Nel contesto del pensiero di Camus, la rivolta emerge come una risposta essenziale all'assurdo. Non è una rivolta nel senso di una ribellione contro un nemico esterno, ma piuttosto un rifiuto interiore di cedere all'assurdità della condizione umana. È una forma di lotta costante contro l'inutilità apparente della vita, un'affermazione dell'individuo contro le forze schiaccianti dell'universo. Questa rivolta è ciò che rende Sisifo eroico agli occhi di Camus: nonostante la sua punizione, Sisifo continua a spingere il masso, trovando nel proprio sforzo la vera essenza della sua esistenza.
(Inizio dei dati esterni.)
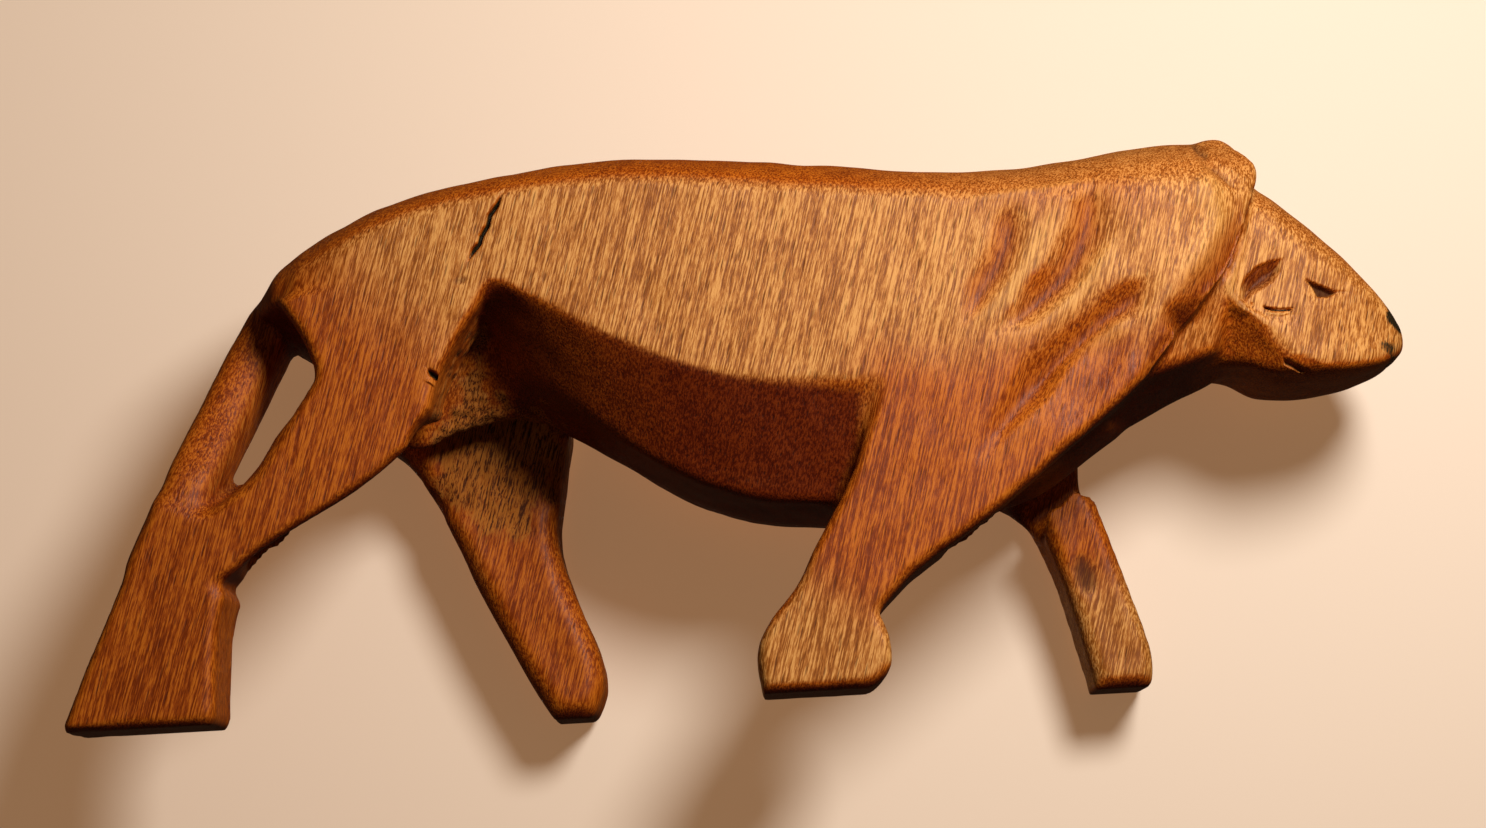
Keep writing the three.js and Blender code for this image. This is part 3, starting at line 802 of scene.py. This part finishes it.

Sisifo, nel saggio di Camus, diventa una potente metafora della condizione umana. Ogni individuo, come Sisifo con il suo masso, è impegnato in una lotta quotidiana, spesso priva di un significato oggettivo. Il lavoro, le relazioni, gli obiettivi personali possono sembrare altrettanto vani e ripetitivi quanto il compito di Sisifo. Tuttavia, proprio come Sisifo trova la sua felicità nell'atto stesso del fare, così gli individui possono trovare la loro soddisfazione e realizzazione nell'affrontare le sfide della vita, indipendentemente dalla loro inutilità apparente.
In conclusione, la frase "Il faut imaginer Sisyphe heureux" sintetizza una visione della vita che sfida le convenzioni. Camus non solo accetta l'assurdità come una caratteristica fondamentale dell'esistenza umana, ma invita anche a trovare in essa una fonte di felicità e liberazione. La felicità di Sisifo è simbolica di una più ampia resistenza umana di fronte all'inevitabile: rappresenta la capacità di trovare significato e gioia nonostante, o forse a causa di, l'assurdo. Questa prospettiva offre un potente messaggio di speranza e resilienza, rilevante ancora oggi, nel contesto di un mondo spesso percepito come caotico e privo di senso.
Nota biografica
Albert Camus, nato il 7 novembre 1913 a Mondovi, nell'attuale Algeria, crebbe in un ambiente modesto e culturalmente variegato, caratterizzato dalla presenza coloniale francese in Nord Africa. Il padre di Camus morì nella Prima Guerra Mondiale, lasciando la famiglia in condizioni economiche difficili. Nonostante ciò, Camus eccelse negli studi grazie al sostegno di un insegnante che riconobbe il suo talento, permettendogli di accedere all'istruzione superiore. Frequentò l'Università di Algeri, dove si interessò alla filosofia e al teatro. La sua giovinezza fu segnata anche da problemi di salute, in particolare la tubercolosi, che influenzò profondamente la sua visione della vita e della mortalità. Queste esperienze giovanili, unite al contesto politico e sociale dell'Algeria, giocarono un ruolo cruciale nella formazione del suo pensiero filosofico e letterario.
Carriera letteraria e filosofica
La carriera letteraria di Camus iniziò con lavori giornalistici e teatrali in Algeria, dove si impegnò anche in attività politiche, mostrando un forte interesse per le questioni sociali e la giustizia. Dopo il trasferimento in Francia nel 1940, Camus divenne una figura centrale nel panorama intellettuale, particolarmente durante e dopo la Seconda Guerra Mondiale. Le sue opere, tra cui "Lo Straniero" (1942) e "La Peste" (1947), esplorano temi esistenziali e etici, riflettendo sulle condizioni umane in situazioni estreme. Camus si distaccò dall'esistenzialismo di Jean-Paul Sartre, enfatizzando invece la necessità di un'impegno morale in un mondo assurdo. La sua filosofia si focalizzò sull'assurdità dell'esistenza umana e sulla ricerca di un'integrità morale, nonostante la mancanza intrinseca di ordine nel mondo.